By the time the Mage Protectorate fell, there were three women who were
largely responsible for saving the human race on Durus. Hogarth Pudeyonavic
sent the Springfielders through the Deathfall portal in the first place;
this much was common knowledge. It wasn’t until later that people learned
that, had she not expedited the process with her machine, the portal still
would have pulled them through, but it would have chewed them up, rather
than swallowing them whole. She was also instrumental in protecting the town
following the thankful disappearance of its first leader, Smith.
Councilwoman Hardt was a true leader, and continued to protect the people,
even after all the terrible things they put her through. Jayde Kovac was a
young girl with immense powers, who ended the war with the time monsters,
and rescued the entire current population of Durus in 2092 when all of the
oxygen disappeared for thirty seconds. Other women were involved in helping
make sure humanity survived, including Hilde Unger, but these three were the
most famous. Well, not everyone saw it this way. Councilwoman Hardt was a
carryover from the old world, she always went against Smith’s decisions, and
she didn’t let men push her around. Some didn’t appreciate that. Though the
truth about Hogarth’s actions eventually came to light, she would always be
associated with the Deathfall, and would always be blamed for it. It didn’t
matter what good she did, people could only remember the bad, because that
was what certain voices screamed about all the time. Jayde was in the same
boat, because winning the war came at a great cost. Experts could try to
explain that things would have been much worse for them had they
lost that war, but again, it didn’t matter. In The Republic, none of
this would matter, because reason didn’t matter, because truth didn’t
matter, because women didn’t matter. Kovac, Hardt, and Pudeyonavic were
later collectively called The Witches of Durus, and they were destined to be
joined by a fourth historical figure. They didn’t know who this fourth woman
would turn out to be, but they were told she would one day spell the
downfall of the Republic—which was true. They used people’s fear of this in
order to justify their decision to forge the Republic in the first place.
The Witches, along with other women, had done—or will do—so much to hurt the
world that a small group of men decided they could no longer be trusted with
authority, or responsibility. They had to be controlled—nay, managed.
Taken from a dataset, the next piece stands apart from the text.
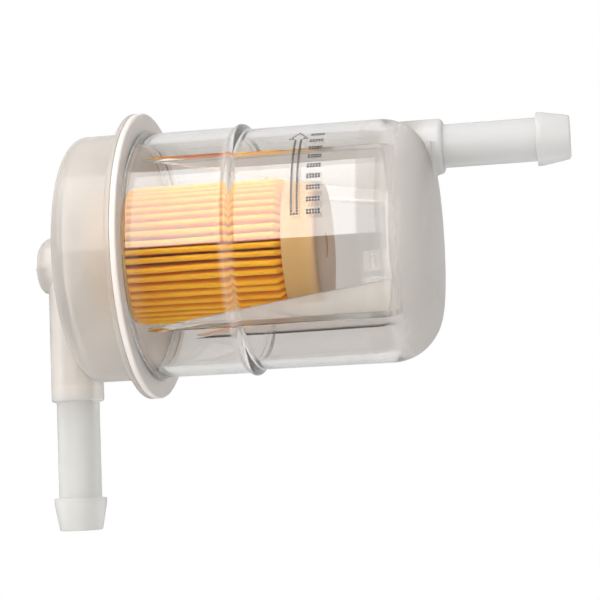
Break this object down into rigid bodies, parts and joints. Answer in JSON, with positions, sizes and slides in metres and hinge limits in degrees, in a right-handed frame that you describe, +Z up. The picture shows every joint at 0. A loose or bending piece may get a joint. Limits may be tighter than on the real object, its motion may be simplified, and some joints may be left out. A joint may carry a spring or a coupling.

It wasn’t that they didn’t have the right to be safe, happy, and free, but
they needed to be told what to do, and they weren’t allowed to tell anyone
else what to do. Even a mother could not be left alone with a child, for she
may instill them with values such as equality, social harmony, or good
trouble. Like, literally. If the man needed to leave the house, the children
had to go with him, or the mother did, but she could not supervise without
being supervised herself at the same time. Some husbands didn’t let their
wives out of earshot, even if they didn’t have children, but that kind of
thing didn’t happen until later. For now, the new system was just beginning.
It started as a vision amongst a very select few, but they whispered their
warped ideas to anyone who got too close to them, like a viral load to an
unmasked person less than two meters away. It would have stopped here, but
the republicans, as they liked to be called, had something major on
their side. They were in charge of Watershed, and its dam. They controlled
the water, and the moderate amounts of electricity that Aljabara had, and
that was enough to give them the influence they needed to pretty much just
dictate whatever they wanted. Their ideas would evolve over time, just like
it did for any governmental body, but the basic tenets were clear: women
can’t be trusted, and...well, I guess that’s mostly it. Under the new laws,
you could do anything you wanted, save killing, stealing, being antisocially
dishonest, or having a vagina. This was the way things were in The Republic,
and they didn’t change for over sixty-five years.